--- WORK REQUIRED ---
Keep only the lines from the top of the listing through the one with "between neighbouring pieces", and reproduce them unaltered.

--- DATA PROVIDED ---
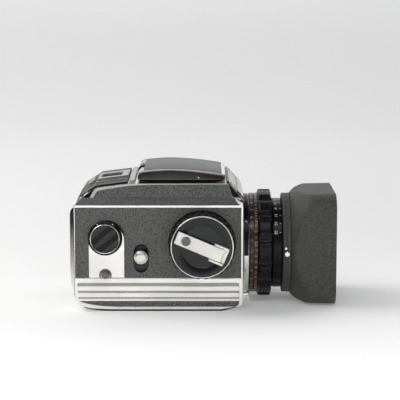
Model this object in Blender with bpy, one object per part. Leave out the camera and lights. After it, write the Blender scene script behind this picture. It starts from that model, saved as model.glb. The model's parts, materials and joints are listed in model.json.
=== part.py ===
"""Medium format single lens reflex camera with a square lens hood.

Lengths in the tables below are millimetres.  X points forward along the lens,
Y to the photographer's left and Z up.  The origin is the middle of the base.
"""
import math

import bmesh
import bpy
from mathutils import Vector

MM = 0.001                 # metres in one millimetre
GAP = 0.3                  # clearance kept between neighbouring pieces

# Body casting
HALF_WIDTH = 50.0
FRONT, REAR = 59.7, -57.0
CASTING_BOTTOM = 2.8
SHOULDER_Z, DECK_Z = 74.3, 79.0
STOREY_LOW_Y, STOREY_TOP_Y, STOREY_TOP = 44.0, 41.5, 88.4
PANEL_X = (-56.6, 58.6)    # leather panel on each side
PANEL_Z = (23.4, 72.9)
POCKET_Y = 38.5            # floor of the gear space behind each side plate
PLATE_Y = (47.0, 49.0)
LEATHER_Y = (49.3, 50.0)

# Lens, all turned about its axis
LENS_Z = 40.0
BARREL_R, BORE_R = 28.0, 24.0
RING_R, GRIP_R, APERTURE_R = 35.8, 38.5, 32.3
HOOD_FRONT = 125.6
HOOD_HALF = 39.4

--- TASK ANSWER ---
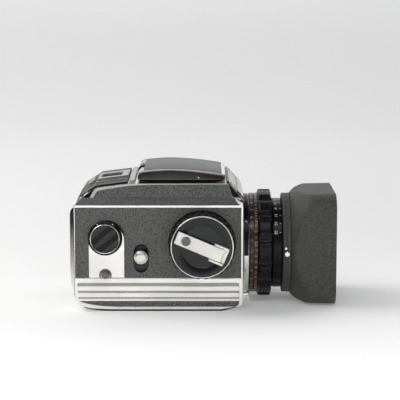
Model this object in Blender with bpy, one object per part. Leave out the camera and lights. After it, write the Blender scene script behind this picture. It starts from that model, saved as model.glb. The model's parts, materials and joints are listed in model.json.
=== part.py ===
"""Medium format single lens reflex camera with a square lens hood.

Lengths in the tables below are millimetres.  X points forward along the lens,
Y to the photographer's left and Z up.  The origin is the middle of the base.
"""
import math

import bmesh
import bpy
from mathutils import Vector

MM = 0.001                 # metres in one millimetre
GAP = 0.3                  # clearance kept between neighbouring pieces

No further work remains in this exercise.